(DATA SHOWN):
+-------+

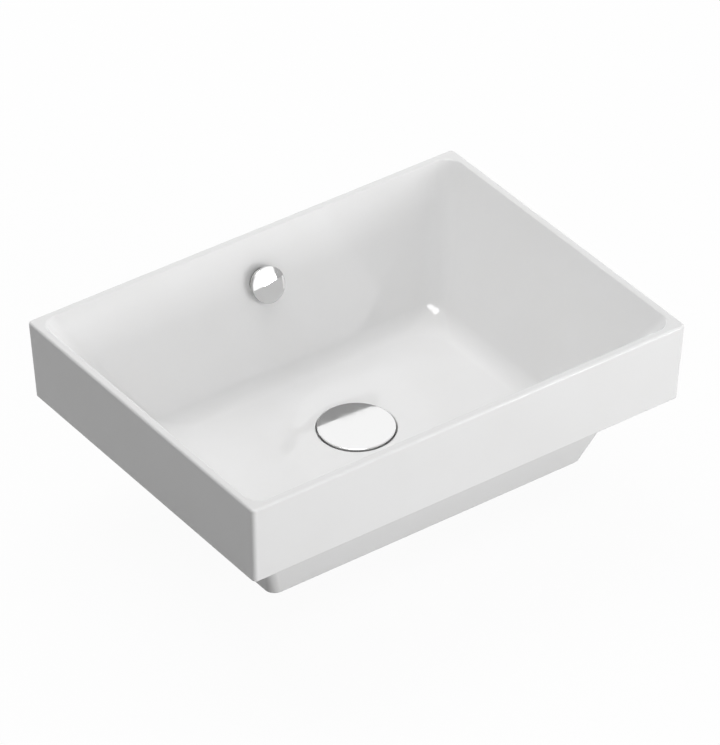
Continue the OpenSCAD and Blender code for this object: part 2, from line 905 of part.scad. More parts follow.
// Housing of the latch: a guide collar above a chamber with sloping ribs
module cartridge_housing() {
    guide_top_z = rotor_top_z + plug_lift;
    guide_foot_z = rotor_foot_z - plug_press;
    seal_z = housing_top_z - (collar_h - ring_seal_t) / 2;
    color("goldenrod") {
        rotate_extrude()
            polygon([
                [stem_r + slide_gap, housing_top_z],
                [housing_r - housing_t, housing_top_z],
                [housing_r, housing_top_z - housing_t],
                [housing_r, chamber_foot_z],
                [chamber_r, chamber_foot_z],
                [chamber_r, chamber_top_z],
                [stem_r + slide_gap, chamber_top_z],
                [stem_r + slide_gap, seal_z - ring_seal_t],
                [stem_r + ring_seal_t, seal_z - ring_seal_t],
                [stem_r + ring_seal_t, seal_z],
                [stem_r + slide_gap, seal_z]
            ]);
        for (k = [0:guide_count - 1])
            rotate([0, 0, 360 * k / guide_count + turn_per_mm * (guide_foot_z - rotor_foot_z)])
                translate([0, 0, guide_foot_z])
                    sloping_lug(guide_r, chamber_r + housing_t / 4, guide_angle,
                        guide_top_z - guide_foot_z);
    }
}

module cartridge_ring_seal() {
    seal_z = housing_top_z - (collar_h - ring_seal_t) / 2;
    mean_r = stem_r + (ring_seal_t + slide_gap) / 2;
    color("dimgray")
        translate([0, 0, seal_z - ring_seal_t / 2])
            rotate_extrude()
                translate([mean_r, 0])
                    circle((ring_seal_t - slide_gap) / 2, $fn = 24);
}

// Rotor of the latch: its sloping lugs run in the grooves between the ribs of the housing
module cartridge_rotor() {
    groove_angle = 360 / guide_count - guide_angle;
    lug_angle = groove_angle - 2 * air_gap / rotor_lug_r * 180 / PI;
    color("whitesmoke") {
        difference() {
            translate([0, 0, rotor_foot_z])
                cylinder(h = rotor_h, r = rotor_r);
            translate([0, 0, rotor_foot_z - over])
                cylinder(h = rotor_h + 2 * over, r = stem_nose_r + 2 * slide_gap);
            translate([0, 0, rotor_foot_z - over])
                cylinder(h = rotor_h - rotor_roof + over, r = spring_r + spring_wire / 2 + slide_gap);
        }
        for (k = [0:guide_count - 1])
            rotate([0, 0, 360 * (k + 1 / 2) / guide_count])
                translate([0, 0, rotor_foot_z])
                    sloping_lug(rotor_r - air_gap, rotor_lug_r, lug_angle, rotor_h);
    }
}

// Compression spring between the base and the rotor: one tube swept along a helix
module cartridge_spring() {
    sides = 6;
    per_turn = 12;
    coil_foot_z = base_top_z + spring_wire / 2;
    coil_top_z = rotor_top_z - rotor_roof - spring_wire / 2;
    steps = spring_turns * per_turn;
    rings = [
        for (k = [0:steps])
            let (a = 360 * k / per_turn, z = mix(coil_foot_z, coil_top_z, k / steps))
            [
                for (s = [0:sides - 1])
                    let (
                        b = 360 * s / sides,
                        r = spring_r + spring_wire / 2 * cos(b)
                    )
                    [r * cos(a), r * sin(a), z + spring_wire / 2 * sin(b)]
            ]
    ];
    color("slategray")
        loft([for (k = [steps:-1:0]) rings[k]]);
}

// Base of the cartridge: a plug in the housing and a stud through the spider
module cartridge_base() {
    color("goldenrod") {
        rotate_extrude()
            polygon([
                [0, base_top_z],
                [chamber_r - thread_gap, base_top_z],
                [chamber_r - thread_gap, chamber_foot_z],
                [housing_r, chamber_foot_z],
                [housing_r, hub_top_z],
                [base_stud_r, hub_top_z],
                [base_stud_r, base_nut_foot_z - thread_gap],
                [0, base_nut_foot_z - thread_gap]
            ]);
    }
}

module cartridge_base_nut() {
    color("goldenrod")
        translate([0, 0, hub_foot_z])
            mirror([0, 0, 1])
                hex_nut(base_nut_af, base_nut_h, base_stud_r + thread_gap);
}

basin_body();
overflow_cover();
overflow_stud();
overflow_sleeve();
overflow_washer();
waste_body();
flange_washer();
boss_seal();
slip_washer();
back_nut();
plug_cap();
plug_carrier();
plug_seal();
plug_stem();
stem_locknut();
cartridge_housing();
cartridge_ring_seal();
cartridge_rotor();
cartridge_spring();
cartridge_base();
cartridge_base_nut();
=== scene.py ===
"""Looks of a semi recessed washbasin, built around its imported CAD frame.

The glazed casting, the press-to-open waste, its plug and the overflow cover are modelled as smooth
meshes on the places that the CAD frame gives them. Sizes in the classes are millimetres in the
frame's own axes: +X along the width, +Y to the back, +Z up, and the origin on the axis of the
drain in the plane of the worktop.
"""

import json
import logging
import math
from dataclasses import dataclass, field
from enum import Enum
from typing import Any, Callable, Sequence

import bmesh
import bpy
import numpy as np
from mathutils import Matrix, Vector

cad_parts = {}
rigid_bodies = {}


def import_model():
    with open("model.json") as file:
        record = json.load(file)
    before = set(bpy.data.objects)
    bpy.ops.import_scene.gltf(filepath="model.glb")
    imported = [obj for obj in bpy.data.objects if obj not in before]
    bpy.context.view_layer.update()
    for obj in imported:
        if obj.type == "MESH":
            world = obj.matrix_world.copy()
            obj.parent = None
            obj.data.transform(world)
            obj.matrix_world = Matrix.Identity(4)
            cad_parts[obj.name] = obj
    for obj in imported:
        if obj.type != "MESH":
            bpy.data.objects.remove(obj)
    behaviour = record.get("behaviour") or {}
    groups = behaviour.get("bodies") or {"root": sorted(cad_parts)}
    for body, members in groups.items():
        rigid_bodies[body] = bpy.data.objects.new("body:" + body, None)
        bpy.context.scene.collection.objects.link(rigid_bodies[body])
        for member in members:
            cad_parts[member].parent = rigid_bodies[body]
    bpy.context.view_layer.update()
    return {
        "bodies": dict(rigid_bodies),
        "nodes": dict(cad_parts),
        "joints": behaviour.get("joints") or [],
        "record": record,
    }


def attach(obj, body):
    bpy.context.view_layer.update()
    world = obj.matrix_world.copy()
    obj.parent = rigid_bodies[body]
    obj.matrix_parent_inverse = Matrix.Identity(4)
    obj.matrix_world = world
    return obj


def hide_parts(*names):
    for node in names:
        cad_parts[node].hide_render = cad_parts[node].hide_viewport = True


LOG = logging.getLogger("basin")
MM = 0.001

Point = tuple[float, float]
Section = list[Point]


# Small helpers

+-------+

(THE TASK): Retype exactly the lines above, from the one with "basin_body();" through the one with "obj.data.transform(world)", inclusive.

(EXERCISE RESULT):
basin_body();
overflow_cover();
overflow_stud();
overflow_sleeve();
overflow_washer();
waste_body();
flange_washer();
boss_seal();
slip_washer();
back_nut();
plug_cap();
plug_carrier();
plug_seal();
plug_stem();
stem_locknut();
cartridge_housing();
cartridge_ring_seal();
cartridge_rotor();
cartridge_spring();
cartridge_base();
cartridge_base_nut();
=== scene.py ===
"""Looks of a semi recessed washbasin, built around its imported CAD frame.

The glazed casting, the press-to-open waste, its plug and the overflow cover are modelled as smooth
meshes on the places that the CAD frame gives them. Sizes in the classes are millimetres in the
frame's own axes: +X along the width, +Y to the back, +Z up, and the origin on the axis of the
drain in the plane of the worktop.
"""

import json
import logging
import math
from dataclasses import dataclass, field
from enum import Enum
from typing import Any, Callable, Sequence

import bmesh
import bpy
import numpy as np
from mathutils import Matrix, Vector

cad_parts = {}
rigid_bodies = {}


def import_model():
    with open("model.json") as file:
        record = json.load(file)
    before = set(bpy.data.objects)
    bpy.ops.import_scene.gltf(filepath="model.glb")
    imported = [obj for obj in bpy.data.objects if obj not in before]
    bpy.context.view_layer.update()
    for obj in imported:
        if obj.type == "MESH":
            world = obj.matrix_world.copy()
            obj.parent = None
            obj.data.transform(world)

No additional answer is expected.